Last November, for instance, Guatemala voted in retired Gen. Otto Prez Molina as its new president in a worrisome embrace of the past. Prez Molina has been implicated by civil-society groups in systematic violations of human-rights during the civil war that wreaked havoc in the country between 1960 and 1996. Activists have even filed a formal report with the U.N. special rapporteur on torture accusing Prez Molina of war crimes for his direct role in the protracted conflict, which left more than 200,000 people dead and tens of thousands “disappeared.”

Mexico has now followed Guatemala’s lead. Instead of trying something new and joining the “pink tide” of progressive social democratic politics that has swept through Latin American in recent years, a plurality of Mexicans has apparently succumbed to frustration and turned back to the past.

One of the clearest messages from Sunday’s election is that Mexicans are fed up with sitting President Felipe Calderón. They bitterly punished the PAN’s candidate, Josefina Vázquez Mota, by relegating her to a distant third place with only 25 percent of the vote. This should come as no surprise after five years of nonstop violence, with more than 50,000 violent deaths because of the failed “drug war” during the Calderón administration alone.

The economy has also performed badly. Average annual per-capita growth under the two PAN administrations since 2000 — those of Vicente Fox (2000-2006) and Caldern (2006-2012) — has been about the same (0.9 percent) as it was during the last two decades of the previous PRI administrations (0.8 percent). Meanwhile, poverty and underemployment have significantly increased in recent years.

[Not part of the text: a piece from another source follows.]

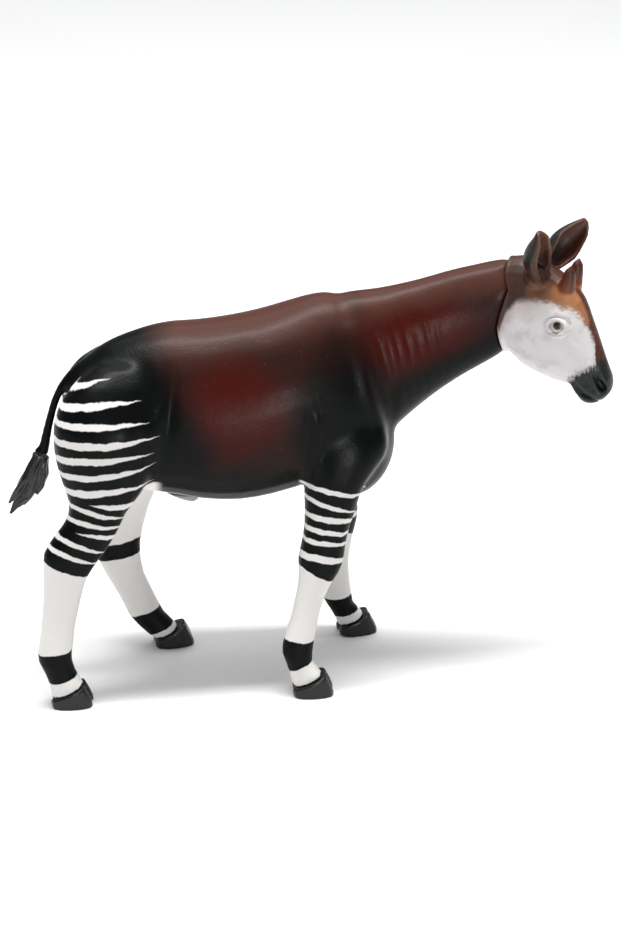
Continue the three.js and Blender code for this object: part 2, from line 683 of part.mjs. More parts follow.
for ( const [ corner, space ] of Object.entries( LEG_SPACES ) ) {

	const whole = largest( trunk.intersect( legSpace( ...space ) ) );
	const room = legSpace( ...space, GAP );
	const [ , ...belly ] = trunk.intersect( room ).decompose().sort( ( a, b ) => b.volume() - a.volume() );
	trunk = join( [ trunk.subtract( room ), ...belly ] ); // only the leg leaves the trunk
	const sole = SOLES[ corner ];
	const { point, normal } = coronet( sole );
	const joint = corner.startsWith( 'front' ) ? KNEE_CUT : HOCK_CUT;
	const shank = part( whole, point, normal, { reach: 20, wide: 26 } ).root;
	const halves = part( shank, vec( sole.x, sole.y, joint ), DOWN, { reach: 60, wide: 120 } );
	pieces[ `${ corner }_upper_leg` ] = [ halves.root, PAINT.black ];
	pieces[ `${ corner }_lower_leg` ] = [ halves.tip, PAINT.white ];
	pieces[ `${ corner }_hoof` ] = [ hoof( sole, space[ 0 ] ), PAINT.hoof ];

}

Object.assign( pieces, {
	torso: [ trunk, PAINT.oxblood ],
	neck: [ neckParts.tip, PAINT.oxblood ],
	head: [ head, PAINT.white ],
	eye_right: [ eyeBall( RIGHT ), PAINT.eye ],
	eye_left: [ eyeBall( LEFT ), PAINT.eye ],
	ear_right: [ ears.right.tip, PAINT.brown ],
	ear_left: [ ears.left.tip, PAINT.brown ],
	ossicone_right: [ ossicones.right.tip, PAINT.brown ],
	ossicone_left: [ ossicones.left.tip, PAINT.brown ],
	tail: [ tuftParts.root, PAINT.black ],
	tail_tuft: [ tuftParts.tip, PAINT.hoof ],
	sheath: [ sheathParts.tip, PAINT.white ],
} );

// The figurine, with its origin under the middle of its bounding box

const figurine = new THREE.Group();

for ( const [ name, [ solid, paint ] ] of Object.entries( pieces ) ) {

	const mesh = new THREE.Mesh( geometryOf( solid ), new THREE.MeshStandardMaterial( { ...paint, metalness: 0 } ) );
	mesh.name = name;
	figurine.add( mesh );

}

const bounds = new THREE.Box3().setFromObject( figurine );
const centre = bounds.getCenter( vec() );
figurine.position.set( - centre.x, - centre.y, - bounds.min.z );

export default figurine;
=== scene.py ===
import math

import bpy
import numpy as np
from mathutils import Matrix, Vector


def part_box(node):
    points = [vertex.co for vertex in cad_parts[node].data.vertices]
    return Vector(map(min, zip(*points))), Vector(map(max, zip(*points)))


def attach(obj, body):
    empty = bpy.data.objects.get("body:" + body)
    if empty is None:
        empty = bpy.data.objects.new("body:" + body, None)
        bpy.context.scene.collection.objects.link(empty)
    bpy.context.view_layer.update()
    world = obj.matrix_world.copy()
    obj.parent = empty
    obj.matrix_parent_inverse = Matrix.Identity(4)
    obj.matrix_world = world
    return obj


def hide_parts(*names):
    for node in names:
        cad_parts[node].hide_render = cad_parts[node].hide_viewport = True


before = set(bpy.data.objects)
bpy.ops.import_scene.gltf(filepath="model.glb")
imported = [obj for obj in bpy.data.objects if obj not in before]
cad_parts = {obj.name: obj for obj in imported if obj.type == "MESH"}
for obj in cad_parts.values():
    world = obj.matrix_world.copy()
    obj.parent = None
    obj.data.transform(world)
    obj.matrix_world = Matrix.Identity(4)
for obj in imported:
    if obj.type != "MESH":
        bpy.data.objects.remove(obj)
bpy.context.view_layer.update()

# Camera. The photo looks at the figurine's right side from a little behind and above, with a
# long lens from just over half a metre. Millimetres here are the figurine's own, whose zero
# lies between the feet; the eye on its right fixes where that zero is in the frame.
MM = 0.001
HEAD_YAW = math.radians(-29)
HEAD_SPOT = Vector((50, -5, 0))
FORWARD = Vector((math.cos(HEAD_YAW), math.sin(HEAD_YAW), 0))
LEFTWARD = Vector((-math.sin(HEAD_YAW), math.cos(HEAD_YAW), 0))
EYE_FORWARD = 9.8
EYE_OUT = 5.0
EYE_UP = 90.8


def in_head(forward, out, up):
    """A place given in the head's own axes: ahead, out to the left, and up."""
    spot = HEAD_SPOT + FORWARD * forward + LEFTWARD * out
    return Vector((spot.x, spot.y, up))


low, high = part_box("eye_right")
ZERO = (low + high) / 2 - in_head(EYE_FORWARD, -EYE_OUT, EYE_UP) * MM
ZERO.z = 0


def place(x, y, z):
    """A place in the figurine's millimetres, in the frame's metres."""
    return ZERO + Vector((x, y, z)) * MM


VIEW_AZIMUTH = math.radians(-7)
VIEW_RISE = math.radians(22)
VIEW_DISTANCE = 560
PIXELS_PER_MM = 4.15
FRAME_HEIGHT = 931
AIM_HEIGHT = 52.75
SENSOR = 36

back = Vector((math.sin(VIEW_AZIMUTH) * math.cos(VIEW_RISE),
               -math.cos(VIEW_AZIMUTH) * math.cos(VIEW_RISE), math.sin(VIEW_RISE)))
bpy.ops.object.camera_add(location=place(0, 0, AIM_HEIGHT) + back * VIEW_DISTANCE * MM)
camera = bpy.context.object
camera.rotation_euler = back.to_track_quat("Z", "Y").to_euler()
camera.data.sensor_width = SENSOR
camera.data.lens = PIXELS_PER_MM * VIEW_DISTANCE * SENSOR / FRAME_HEIGHT
camera.data.clip_start = 0.01
bpy.context.scene.camera = camera

# Studio light: a strip softbox overhead draws the long highlight along the back, and a broad
# bank high behind it whitens the table, which lights the sides. A low window beside the
# camera is seen only in the gloss of the paint.


def softbox(name, spot, aim, size, radiance, gloss_only=False):
    bpy.ops.object.light_add(type="AREA", location=place(*spot))
    light = bpy.context.object
    light.name = name
    light.data.shape = "RECTANGLE"
    light.data.size = size[0] * MM
    light.data.size_y = size[1] * MM
    light.data.energy = radiance * math.pi * light.data.size * light.data.size_y
    light.rotation_euler = (place(*spot) - place(*aim)).to_track_quat("Z", "Y").to_euler()
    light.visible_diffuse = not gloss_only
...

The surprise is not that Mexicans vote retrospectively but that they somehow feel the PRI can move them forward instead of backward. At 45, the PRI’s Enrique Pena Nieto may have been the youngest candidate in the race, but there is no evidence that he actually represents something new. To the contrary, everything we know about him suggests that he will bring back the worst traditions of opacity, corruption, and intolerance. Rep. James Sensenbrenner, R-Wis., may be right, for instance, in pointing out that a Pena Nieto victory could spell a “reversion to the PRI policies of old” based on “turning a blind eye to the drug cartels.” Pena Nieto’s public statements to the contrary in recent days are hardly believable.